Following the bank’s entry in the investment banking market in the 1990s, IT staff proliferated across the division, creating issues around risk and control, cost, and architecture standards.

IT was consolidated as a separate business unit about seven years ago, but views are changing and the bank is set to fundamentally change its structure.

“Maybe it does make sense for IT – which is a fundamental part of the way we do business – to exist in a variety of different areas,” said Marovitz.

“We have been looking at a pyramid of IT tasks, everything from high-level strategy to code writing to security and production management.
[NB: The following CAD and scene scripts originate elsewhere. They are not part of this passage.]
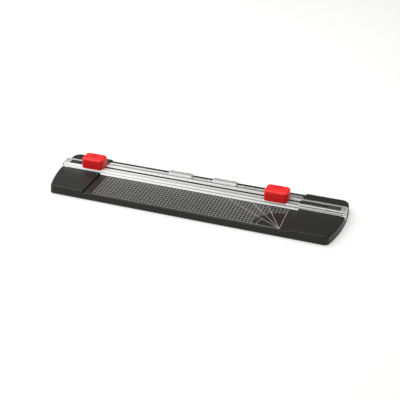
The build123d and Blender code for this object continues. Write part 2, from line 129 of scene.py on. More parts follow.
bpy.context.scene.view_settings.view_transform = "Standard"
world = bpy.data.worlds.new("white_room")
bpy.context.scene.world = world
world.use_nodes = True
sky = world.node_tree
sky.nodes.clear()
ray = add(sky, "ShaderNodeLightPath")
seen = add(sky, "ShaderNodeMath", operation="MAXIMUM",
           links={0: ray.outputs["Is Camera Ray"], 1: ray.outputs["Is Transmission Ray"]})
unseen = add(sky, "ShaderNodeMix", data_type="FLOAT", values={2: world_light, 3: gloss_light},
             links={0: ray.outputs["Is Glossy Ray"]})
strength = add(sky, "ShaderNodeMix", data_type="FLOAT", values={3: 1.0},
               links={0: seen.outputs[0], 2: unseen.outputs[0]})
room = add(sky, "ShaderNodeBackground", values={"Color": white_light},
           links={"Strength": strength.outputs[0]})
add(sky, "ShaderNodeOutputWorld", links={"Surface": room.outputs[0]})

lamp = bpy.data.objects.new("softbox", bpy.data.lights.new("softbox", "AREA"))
bpy.context.scene.collection.objects.link(lamp)
lamp.data.shape = "SQUARE"
lamp.data.size = lamp_size
lamp.data.energy = lamp_power
lamp.location = lamp_place
lamp.rotation_euler = (-lamp_place).to_track_quat("-Z", "Y").to_euler()
print("lamp:", lamp_power, "W,", lamp_size, "m square")

# %% [markdown]
# Colours are written the way that a paint chart gives them, as sRGB hex values, but shaders add
# up light, which is linear. One function makes the step between the two. Another one starts a
# finish: a material with a Principled shader, its colour, and each input that is the same all
# over the surface.


# %% Colours, and the start of a finish
def linear(hex_colour):
    """Linear RGBA of a colour written as an sRGB hex value."""
    channels = [int(hex_colour[i:i + 2], 16) / 255 for i in (1, 3, 5)]
    light = [c / 12.92 if c <= 0.04045 else ((c + 0.055) / 1.055) ** 2.4 for c in channels]
    return (*light, 1.0)


def start_finish(name, colour, values):
    """New material with one Principled shader. Returns the material, its tree and the shader."""
    material = bpy.data.materials.new(name)
    material.use_nodes = True
    tree = material.node_tree
    tree.nodes.clear()
    shader = add(tree, "ShaderNodeBsdfPrincipled", values={"Base Color": linear(colour), **values})
    add(tree, "ShaderNodeOutputMaterial", links={"Surface": shader.outputs[0]})
    return material, tree, shader


print("a mid grey in linear light:", [round(c, 3) for c in linear("#808080")[:3]])

# %% [markdown]
# The floor is a sheet of pale paper. Lit at this level it would show a light grey, so a little
# emission, for camera, mirror and see-through rays only, lifts it to white. Where the object
# keeps light off the paper the sum stays lower, and that is the shadow.

# %% Floor
floor_half = 6.0
floor_lift = 0.4

floor_mesh = bpy.data.meshes.new("floor")
floor_mesh.from_pydata(
    [(-floor_half, -floor_half, 0), (floor_half, -floor_half, 0),
     (floor_half, floor_half, 0), (-floor_half, floor_half, 0)],
    [], [(0, 1, 2, 3)],
)
floor = bpy.data.objects.new("floor", floor_mesh)
bpy.context.scene.collection.objects.link(floor)
paper, tree, shader = start_finish("pale_paper", "#c9c9c8", {
    "Roughness": 0.9, "Specular IOR Level": 0.0, "Emission Color": white_light})
ray = add(tree, "ShaderNodeLightPath")
mirror = add(tree, "ShaderNodeMath", operation="MAXIMUM",
             links={0: ray.outputs["Is Camera Ray"], 1: ray.outputs["Is Glossy Ray"]})
seen = add(tree, "ShaderNodeMath", operation="MAXIMUM",
           links={0: mirror.outputs[0], 1: ray.outputs["Is Transmission Ray"]})
lift = add(tree, "ShaderNodeMath", operation="MULTIPLY", values={1: floor_lift},
           links={0: seen.outputs[0]})
tree.links.new(lift.outputs[0], shader.inputs["Emission Strength"])
floor.data.materials.append(paper)
print("floor:", 2 * floor_half, "m across")

# %% [markdown]
# The frame's solids only need a finish, which goes into each material slot of a node. Two things
# come back on many finishes, so each gets a function: a grain, which is noise in the bump, and
# a shine that changes from patch to patch, which is noise in the roughness. Both read Object
# coordinates, so that they stay with their piece. Their sizes are real ones, because noise of
# scale 1 has patches of about a metre, and a scale of 1 over a size has patches of that size.


# %% Dress a node, and give a finish grain or patches
def wear(node_names, material):
    """Give some of the frame's nodes a finish."""
    for name in node_names:
        slots = nodes[name].data.materials
        if not slots:
            slots.append(material)
        for index in range(len(slots)):
            slots[index] = material
    print(material.name, "on", ", ".join(node_names))


def grain(tree, shader, size, depth, detail):
    """Noise of a real size and depth in the shader's bump. Returns the bump."""
    place = add(tree, "ShaderNodeTexCoord")
    noise = add(tree, "ShaderNodeTexNoise", values={"Scale": 1 / size, "Detail": detail},
                links={"Vector": place.outputs["Object"]})
    bump = add(tree, "ShaderNodeBump", values={"Strength": 1.0, "Distance": depth},
               links={"Height": noise.outputs[0]})
    tree.links.new(bump.outputs[0], shader.inputs["Normal"])
    return bump


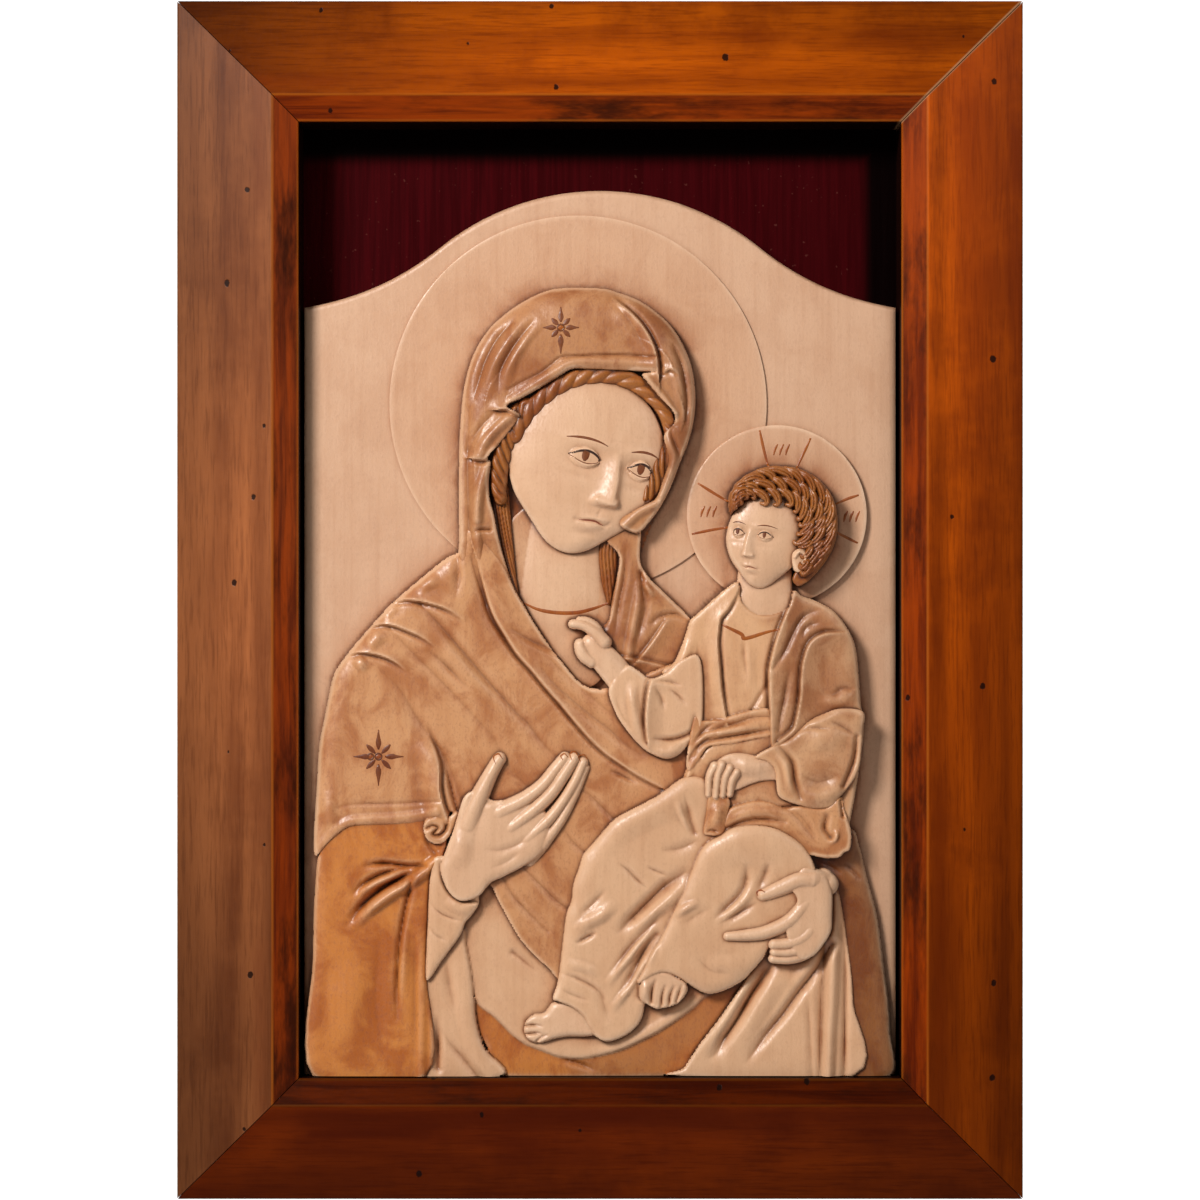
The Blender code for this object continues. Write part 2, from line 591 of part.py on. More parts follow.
def childs_legs():
    far_leg = Layer(
        "690,775,14 655,797,14 613,820,18 583,854,20 573,884,16 563,937,14 559,972,12 553,998,5 "
        "570,1004,3 583,1013,3 590,1026,3 596,1036,4 607,1041,6 635,1028,8 646,1000,8 660,950 700,880 "
        "730,830 720,790",
        12.2,
        slope=(640, 840, 0, -0.013),
        folds=[
            Ridge("574,932 602,914 616,900", 1.3, 9),
            Groove("684,872 652,898 616,934", 2.6, 11, (0.3, 1, 0)),
            Ridge("690,880 652,913 630,931", 1.3, 9),
            Ridge("657,923 623,963 606,985", 1.5, 7),
            Groove("656,934 634,972 622,995", 2.2, 9, (0.5, 1, 0)),
            Ridge("654,948 639,969 610,1011", 1.4, 7),
            Groove("683,790 687,806 694,832", 1.0, 7, (0, 1, 1)),
        ],
    )
    far_foot = Layer(
        "526,1021,5 534,1014,6 544,1012,8 553,1001,8 570,1000,8 590,1010 600,1030 590,1037,8 559,1039,8 "
        "540,1043,6 529,1040,5 524,1031,5",
        8.4,
        slope=(560, 1020, 0.02, 0),
    )
    near_leg = Layer(
        "735,826,14 705,843,18 689,874,16 672,913,12 652,952,10 638,982,4 665,971,4 692,986,12 721,991,14 "
        "753,969,12 771,944,8 800,930 815,880 806,850,8 784,832,8 761,825,8",
        14.6,
        slope=(740, 850, 0, -0.018),
        folds=[
            Ridge("708,850 735,842 770,848 795,865", 1.2, 26, (0.4, 1, 1, 0.4)),
            Groove("746,861 739,894 712,919", 1.5, 9, (0, 1, 0)),
            Groove("717,924 735,914 757,901", 1.3, 8),
            Ridge("672,915 684,908 699,900", 1.0, 7),
        ],
    )
    near_foot = Layer("642,978,3 665,971,3 686,983,5 687,991,5 672,1005,3 656,1008,3 641,999,3", 11.4, drop=1.0)
    return [far_leg, far_foot, near_leg, near_foot]


def childs_body():
    trunk = Layer(
        "738,584,4 711,602,6 690,621,8 679,652,10 662,676,6 690,720 688,760 681,785 694,832 760,850 "
        "840,850 862,745,14 857,661,16 843,623,14 816,602,10 793,592,4 786,610 760,616 742,604",
        10.8,
        folds=[
            Lap("738,592 719,629 720,671 727,722", 1.5, 16, (0.3, 1, 1, 0.8)),
            Lap("792,592 773,648 768,680 770,747", 2.0, 24, (0.5, 1, 1, 1), side=-1),
            Lap("778,741 799,696 802,661 823,634 843,633", 1.9, 22, (0.6, 1, 1, 1, 0.2)),
            Groove("772,670 795,629 822,609", 1.3, 7, (0.3, 1, 0)),
            Groove("788,672 780,716 778,732", 1.2, 7, (0.2, 1, 0.6)),
        ],
    )
    waist = Layer(
        "694,716,3 702,721,3 743,713,3 768,711,3 770,735,3 731,744,3 709,747,4 690,770,3 686,765,3", 12.3
    )
    belly = Layer("700,758 712,746 754,739 790,745 800,800 730,812 700,835 684,790", 11.6)
    lap_cloth = Layer(
        "722,828,3 728,810,4 757,801,6 800,806 839,797,4 850,830,5 837,857,3 802,852,3 775,829,3 741,828,3",
        13.4,
        folds=[
            Groove("722,831 741,822 784,821", 1.4, 6, (1, 1, 0.4)),
            Groove("770,800 790,812 818,846", 0.8, 6),
            Groove("826,816 824,828 830,838", 1.8, 6, (0.6, 1, 0.8)),
        ],
    )
    neck = Limb("766,560 764,590 762,625", (26, 28, 40), (6.6, 7.0, 7.5), (3.2, 3.4, 2.6))
    return [trunk, waist, belly, lap_cloth, neck]


def childs_arms():
    """The blessing hand and its sleeve, then the arm that holds the scroll on the knee."""
    blessing_hand = [
        Limb("624,683 600,655 592,645", (15, 14, 11), 8.2, (4.4, 4.0, 3.4)),
        Limb("592,662 585,657 580,645", (7, 7, 6), 8.2, (3.6, 3.8, 3.4)),
        Limb("604,643 583,626 573,625", (8, 5.5, 5), 8.6, (4.2, 3.6, 3.2)),
        Limb("600,638 588,623 580,621", (7, 5, 4), 8.4, (3.4, 2.6, 2.2)),
    ]
    far_arm = Layer(
        "626,667,4 650,679,8 682,660 700,660 702,720 694,735,6 681,753,8 651,754,8 626,730,8 609,688,5",
        12.6,
        folds=[
            Lap("652,676 646,705 647,741", 2.0, 18, (0.5, 1, 0.6), side=-1),
            Groove("656,739 683,737 695,712", 1.7, 7, (0.3, 1, 0)),
        ],
    )
    near_arm = Layer(
        "790,738,6 823,714,6 862,712,8 861,744,12 855,776,12 839,797,10 811,809,10 777,794,4 774,770 "
        "754,757,3 780,744,5",
        14.2,
        folds=[
            Groove("780,748 794,780 799,797", 1.8, 7, (0.5, 1, 0.6)),
            Groove("792,736 807,723 841,709", 1.0, 7, (0.4, 1, 0)),
            Groove("856,737 853,760 843,786", 1.8, 7, (0.6, 1, 0.8)),
            Groove("800,775 818,782 838,774", 1.3, 14),
        ],
    )
    scroll = Layer("708,797,3 729,799,4 724,831,5 709,835,3 703,832,4", 13.6)
    hand = Layer("704,787,4 710,769,5 734,753,6 774,762 780,778,5 748,785,5 722,792", 13.0)
    fingers = [
        Limb(f"{736 - 7.5 * k},{772 - 3 * k} {729 - 7 * k},795", (5, 4), 11.6, (3.6, 3.0)) for k in range(4)
    ]
    return [*blessing_hand, far_arm, near_arm, scroll, hand, *fingers]


def holding_hand():
    """The hand that holds the child from the right, its thumb and forefinger laid over the knee."""
    palm = Layer(
        "802,866,6 818,871,10 831,892,12 831,914,12 822,944,8 800,958,6 790,945 785,925 796,900 790,885",
        15.0,
        slope=(810, 910, 0, -0.01),
    )
    fingers = [
        Limb("810,949 797,956 772,958", (6, 5.5, 4.5), 10.6, (3.4, 3.2, 2.6)),
        Limb("812,942 798,948 774,951", (7, 6.5, 5), 11.2, (3.8, 3.6, 3.0)),
        Limb("812,932 800,938 773,943", (8, 7, 6), 11.8, (4.0, 3.8, 3.0)),
        Limb(
            "818,886 804,905 787,921 765,931 727,935",
            (12, 10, 8.5, 7.5, 5),
            (9, 10.6, 11.4, 12, 12.2),
            (4.6, 4.6, 4.4, 3.8, 2.8),
        ),
        Limb("824,882 806,879 782,886 762,894", (12, 11, 9.5, 7), (9.6, 11.4, 12, 12), (4.6, 4.6, 4.4, 3.6)),
    ]
    return [palm, *fingers]


def childs_head():
    """Face, a cap of hair, and waved locks laid evenly from the outer line of the hair to the hairline."""
    face = Head(764, 541, 38, 49, 8, -24, 10.2, 4.4, 2.2)
    cap = Layer(
        "731,514,5 730,501,6 741,483,8 758,473,10 787,469,10 814,477,10 833,498,10 837,515,10 830,544,8 "
        "817,568,6 803,580,4 798,568,4 802,548,4 799,530,4 795,514,4 784,505,4 762,505,4 748,500,4 "
        "739,507,4",
        12.4,
    )
    outer = smooth_line("731,512 740,484 773,470 812,477 835,505 832,542 811,576")
    inner = smooth_line("735,514 747,499 773,504 796,511 801,532 803,553 803,571")
    locks = []
    for k in range(CURLS):
        share = (k + 0.5) / CURLS
        (x0, y0, _), (x1, y1, _) = (line[int(share * (len(line) - 1))] for line in (outer, inner))
        bend_x, bend_y = (y1 - y0) / 4, (x0 - x1) / 4
        bend_x, bend_y = (x0 + x1) / 2 + bend_x, (y0 + y1) / 2 + bend_y
        locks.append(Limb(f"{x0},{y0} {bend_x},{bend_y} {x1},{y1}", 5.2, 12.0, 3.4))
    return [face, cap, *locks]


def crown_depth(across):
    """How far the panel's top lies under its middle: a round crown, then a hollow down to the shoulder."""
    across = np.abs(across)
    chord = math.sqrt(CROWN_RADIUS**2 - CROWN_HALF_WIDTH**2)
    at_joint = CROWN_RADIUS - chord
    run = PANEL_WIDTH / 2 - CROWN_HALF_WIDTH
    start, end = CROWN_HALF_WIDTH / chord * run, SHOULDER_SLOPE * run
    t = (across - CROWN_HALF_WIDTH) / run
    fall = (SHOULDER_DROP - at_joint) * (3 * t**2 - 2 * t**3)
    hollow = at_joint + start * (t - 2 * t**2 + t**3) + fall + end * (t**3 - t**2)
    crown = CROWN_RADIUS - np.sqrt(np.clip(CROWN_RADIUS**2 - across**2, 0, None))
    return np.where(across < CROWN_HALF_WIDTH, crown, hollow)


def carving():
    layers = [*haloes(), *lower_drapery(), *mantle(), *mothers_head(), *raised_hand(), *childs_legs()]
    return layers + [*childs_body(), *childs_arms(), *holding_hand(), *childs_head()]


def drawn_to_outlines(x, y, layers, within):
    """Points near an outline that shows are moved onto it, front layers first, for clean edges."""
    moved_x, moved_y = x.copy(), y.copy()
    covered = np.zeros(x.shape, bool)
    for layer in reversed(layers):
        inside, on, rim_x, rim_y = layer.rim(x, y, within)
        free = on & ~covered
        moved_x, moved_y = np.where(free, rim_x, moved_x), np.where(free, rim_y, moved_y)
        covered |= on | inside
    return moved_x, moved_y


def carved_height(x, y, layers):
    """Height of the carving over the ground, at places on the pattern: the highest layer shows."""
    heights = np.zeros(x.shape)
    for layer in layers:
        heights = np.maximum(heights, layer.height(x, y))
    return heights * CARVING_DEPTH / DRAWN_DEPTH


def carved_relief(collection, surface, parent):
    """A grid bent to the arched outline, raised to the carving, with straight sides and a flat back."""
    columns = round(PANEL_WIDTH / CUT_STEP)
    rows = round(PANEL_HEIGHT / CUT_STEP)
    work = bmesh.new()
    bmesh.ops.create_grid(work, x_segments=columns, y_segments=rows, size=0.5)
    work.verts.ensure_lookup_table()
    flat = np.array([vertex.co[:2] for vertex in work.verts])
    across = flat[:, 0] * PANEL_WIDTH
    up = (flat[:, 1] + 0.5) * (PANEL_HEIGHT - crown_depth(across))
    x, y = PATTERN_MIDDLE + across / SQUARE_WIDTH, PATTERN_FOOT - up / SQUARE_HEIGHT
    layers = carving()
    within = np.abs(flat).max(axis=1) < 0.5 - 0.5 / max(columns, rows)
    drawn_x, drawn_y = drawn_to_outlines(x, y, layers, RIM_REACH * CUT_STEP / SQUARE_WIDTH)
    x, y = np.where(within, drawn_x, x), np.where(within, drawn_y, y)
    height = PANEL_BACK_HEIGHT + PANEL_THICKNESS + carved_height(x, y, layers)
    foot = CLEARANCE - OPENING_HEIGHT / 2
    places = zip((x - PATTERN_MIDDLE) * SQUARE_WIDTH, -height, foot + (PATTERN_FOOT - y) * SQUARE_HEIGHT)
    for vertex, place in zip(work.verts, places):
        vertex.co = place
    rim = [edge for edge in work.edges if edge.is_boundary]
    sides = bmesh.ops.extrude_edge_only(work, edges=rim)["geom"]
    for item in sides:
        if isinstance(item, bmesh.types.BMVert):
            item.co.y = -PANEL_BACK_HEIGHT
    bmesh.ops.holes_fill(work, edges=[edge for edge in work.edges if edge.is_boundary], sides=0)
    bmesh.ops.recalc_face_normals(work, faces=work.faces)
    bmesh.ops.triangulate(work, faces=work.faces)
    mesh = bpy.data.meshes.new("carved_relief")
    work.to_mesh(mesh)
    work.free()
    made = bpy.data.objects.new("carved_relief", mesh)
    add_to_part(made, collection, surface, parent)
    facets = made.modifiers.new("facets", "DECIMATE")
    facets.ratio = FACETS_KEPT


def build():
    clear_scene()
    parts = bpy.data.collections.new("framed_icon")
    bpy.context.scene.collection.children.link(parts)
    middle = bpy.data.objects.new("frame_middle", None)
    middle.location = (0, 0, FRAME_MIDDLE)
    parts.objects.link(middle)

    stained = material("stained_wood", (0.23, 0.075, 0.02), 0.35)
    maroon = material("maroon_board", (0.04, 0.004, 0.005), 0.5)
    maple = material("pale_wood", (0.72, 0.48, 0.31), 0.4)
    quarter = math.pi / 2
    rail("frame_rail_top", FRAME_WIDTH, 0, FRAME_HEIGHT / 2, parts, stained, middle)
    rail("frame_rail_right", FRAME_HEIGHT, quarter, FRAME_WIDTH / 2, parts, stained, middle)
    rail("frame_rail_bottom", FRAME_WIDTH, 2 * quarter, FRAME_HEIGHT / 2, parts, stained, middle)
    rail("frame_rail_left", FRAME_HEIGHT, 3 * quarter, FRAME_WIDTH / 2, parts, stained, middle)
    backboard(parts, maroon, middle)
    carved_relief(parts, maple, middle)


build()
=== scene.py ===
"""Looks of the framed icon: carving as fine pieces, stains with painted light and shade, painted lines, frame
and light.

Metres, +Z up, the front towards -Y. The carving is drawn on a pattern of squares counted from its upper left
corner, with heights in millimetres over the ground of the panel.
"""

import math

import bmesh
import bpy
import numpy as np
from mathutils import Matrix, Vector


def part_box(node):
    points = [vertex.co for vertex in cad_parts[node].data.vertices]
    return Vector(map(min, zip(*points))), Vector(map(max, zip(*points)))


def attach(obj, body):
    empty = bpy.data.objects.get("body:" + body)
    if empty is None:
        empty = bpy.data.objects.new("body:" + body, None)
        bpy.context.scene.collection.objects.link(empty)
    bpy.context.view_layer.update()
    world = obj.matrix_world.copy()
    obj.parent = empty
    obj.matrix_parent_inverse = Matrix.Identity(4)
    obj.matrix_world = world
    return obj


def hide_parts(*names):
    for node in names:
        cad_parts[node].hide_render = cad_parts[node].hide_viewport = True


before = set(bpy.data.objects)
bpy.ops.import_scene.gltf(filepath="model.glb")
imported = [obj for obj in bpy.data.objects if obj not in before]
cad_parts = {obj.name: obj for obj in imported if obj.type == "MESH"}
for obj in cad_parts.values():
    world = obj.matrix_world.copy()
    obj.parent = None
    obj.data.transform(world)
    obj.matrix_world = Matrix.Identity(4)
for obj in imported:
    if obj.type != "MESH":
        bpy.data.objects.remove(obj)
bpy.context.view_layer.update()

MM = 0.001

# Pattern of the carving, in squares, and the round crown between two hollow shoulders that tops the panel
PATTERN_MIDDLE = 600
PATTERN_WIDTH = 593
PATTERN_TOP = 191
PATTERN_FOOT = 1076
CROWN_RADIUS = 255
CROWN_HALF_WIDTH = 160
SHOULDER_DROP = 117
SHOULDER_SLOPE = 0.17

# Heights of the carving: millimetres to a square, how strongly folds are cut, and what stands for no carving
SQUARE = 0.403
FOLD_DEPTH = 1.2
NOTHING = -9.0

# Faces: how far relief shifts as a head turns, then places as shares of the half width and half height
PARALLAX = 0.3
EYE_LINE = 0.07
EYE_APART = 0.385
EYE_HALF = 0.19
MOUTH_LINE = -0.598

# Sizes of the solids, for what is set against them
PANEL_THICKNESS = 15.7 * MM
SIGHT_EDGE_HEIGHT = 36 * MM
PIECE_FLOOR = 1.0 * MM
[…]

The question is where IT should begin and end,” he said.

The approach should be “purposely inconsistent”, said Marovitz, depending on the business areas and their technology reliance and representation in the cost base.
“We in the process of adjusting that start and stop point, so parts of the IT can come much closer to the business,” he said.

“The intention is that the high-level business and technical architecture and the functional design of the applications will be glued with the product development function in the front office. We want IT to focus on delivery, coding, construction.”

Managing IT in a regulated environment

Technologies such as wireless, unified communications, videoconferencing and other tools have been invaluable in the management of offshoring relationships as well as skills development, according to Deutsche Bank’s chief operating officer for technology Daniel Marovitz.

But social networking platforms such as Twitter and Facebook pose challenges due to regulatory requirements for retaining employee communications.

“[Social networking] is part of the fabric of how our bankers and clients interact and there is no question about it, but we get caught up sometimes – regulation imposes structures that slow the pace of innovation,” said Marovitz.

The bank has been using other Web 2.0-based tools for less regulated areas, such as an internal wiki that is used to map pockets of expertise in the business and an internal customer relationship system aimed at enhancing staff relations.